# AIA G703 - concealing profit



## SoCalGC (Apr 7, 2014)

Hi all,

I am a commercial general contractor in Los Angeles. My question concerns how other GCs conceal their profit when invoicing the client with AIA form G703 AND submitting my subcontractor's conditional releases. More of my clients are starting to request that I use both G703 and provide my subcontractor's conditional releases when I invoice my client.

My approved construction bid was broken out by CSI number (trade), however I put my hidden markup on each trade in addition to an overall (visible) markup on the construction value. I've used the same breakouts in my G703 pay application...ex: Item #1: general conditions, Item #2: demo, etc. Now here is where I'm stuck, as I only see 2 bad options:

Option 1: Show the true subcontractor bid amounts in the SCHEDULED VALUE column and the true profit value as one of the Item #s. Therefore the amount being invoiced on subcontractor's conditional waiver would match the amount being invoiced in G703.

Option 2: Show the marked up subcontractor bid amounts and profit amounts in the SCHEDULED VALUE column per the original construction bid that the client has seen. I would still have to get conditional waivers from my subs, which would mean requesting them to provide "fake" conditional waivers with the marked up value (I have a good longtime relationships with them).

Obviously, both options are not ideal. Allowing my client to see my true profit would make change orders and future bids with the client much more difficult as they would have an idea of my true profit and try to negotiate me down.

Any ideas?


----------



## bwiab (Mar 17, 2006)

Is it really true profit? There's lots of room to explain overhead. Hard bid or negotiated. The more sophisticated the client the more trouble you can get into by lying. If they think they are getting a great deal and question your profit, convince them they are still getting a great deal and next time hide it somewhere else. Insurance? Small tools? Any overhead expense that is hard to quantify. I would not have the subs lie for you... but that's just my opinion. Even with the best intentions, I can see many things going wrong there. 

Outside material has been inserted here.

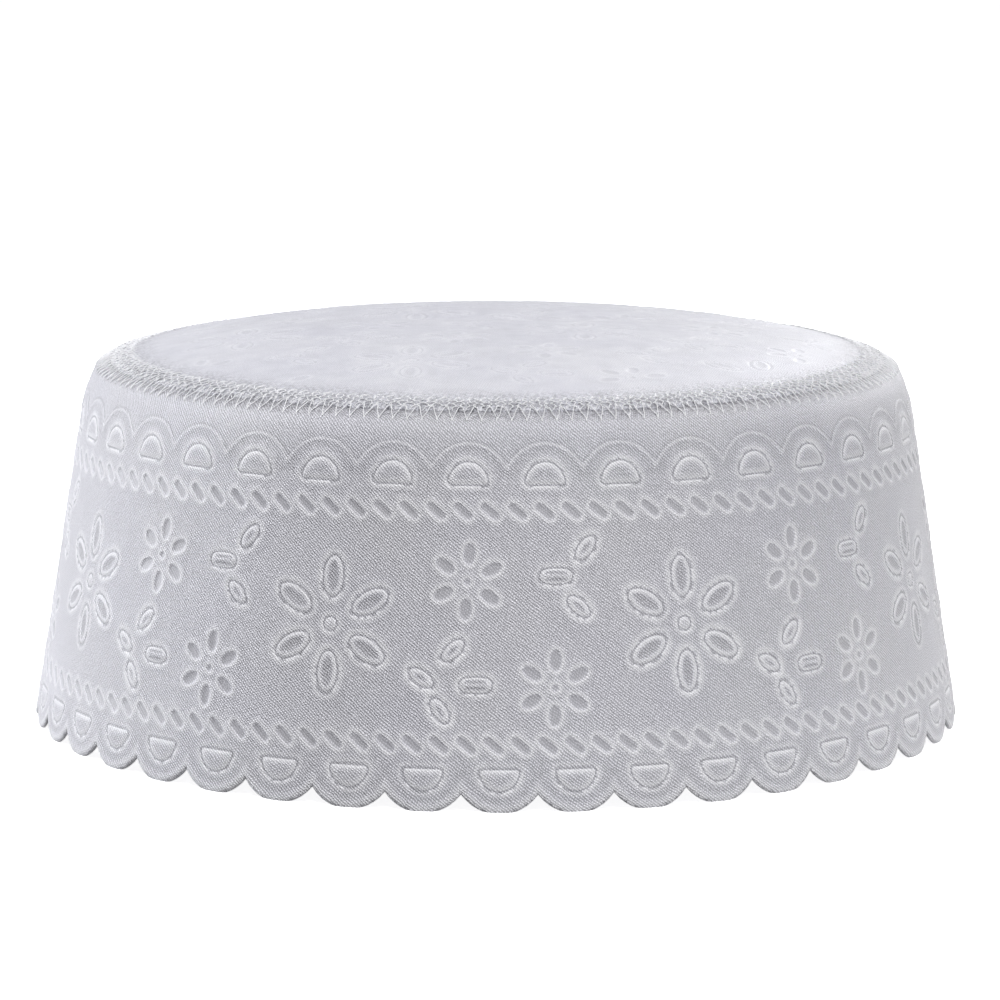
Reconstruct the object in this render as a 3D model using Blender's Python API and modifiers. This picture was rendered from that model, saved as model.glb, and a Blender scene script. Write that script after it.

Or maybe tell them that after the work was awarded you busted your butt to negotiate buyout savings. You're entitled to that.


----------



## Dan_Watson (Mar 1, 2008)

What's wrong with profit? Isn't that why we do this?


----------



## fjn (Aug 17, 2011)

Dan_Watson said:


> What's wrong with profit? Isn't that why we do this?





Exactly !

Those that do it for no profit call it a hobby not business.


----------



## SoCalGC (Apr 7, 2014)

Thank you for the responses. 

The more I think about it the more that doctoring up some conditional waivers seems like a bad idea. The client is a Construction Manager hired by the end user as their rep, and thus are somewhat sophisticated. The only reason I hesitate showing my true profit is the likelihood of the CM to hardball me for change orders and future work since they will have a relative understanding of my true profit margins.

I'm now thinking that the best way to go is to rephrase the hidden profit as overhead or self performed work. 

Despite this, I'm still wondering if there is a better way. I can't image that commercial GCs using the AIA form G703 essentially provide an "open book" to their clients allowing all profit to be seen.


----------



## CarpenterSFO (Dec 12, 2012)

The fake waiver idea is terrible and wrong.

I'm not clear about the terms of your contract. You have an explicit markup on the subs, plus your hidden markup. Does your explicit markup include an explicit profit margin?


----------



## SoCalGC (Apr 7, 2014)

CarpenterSFO said:


> The fake waiver idea is terrible and wrong.
> 
> I'm not clear about the terms of your contract. You have an explicit markup on the subs, plus your hidden markup. Does your explicit markup include an explicit profit margin?


Allow me to better explain my approved cost proposal:
1. Demo: $10K (client sees $10K as cost but true subcontractor bid is $9.5K, remaining $500 is my hidden markup)
2. Flooring: $30K (client sees $30K as cost but true subcontractor bid is $28K, remaining $2K is my hidden markkup)

My proposal then shows the following:
Subtotal: $40K
Contractor's Fee 5%: $2K
Grand total: $42K

Thus on top of the visible $2K contractor's fee there is also a hidden profit of $2.5K. 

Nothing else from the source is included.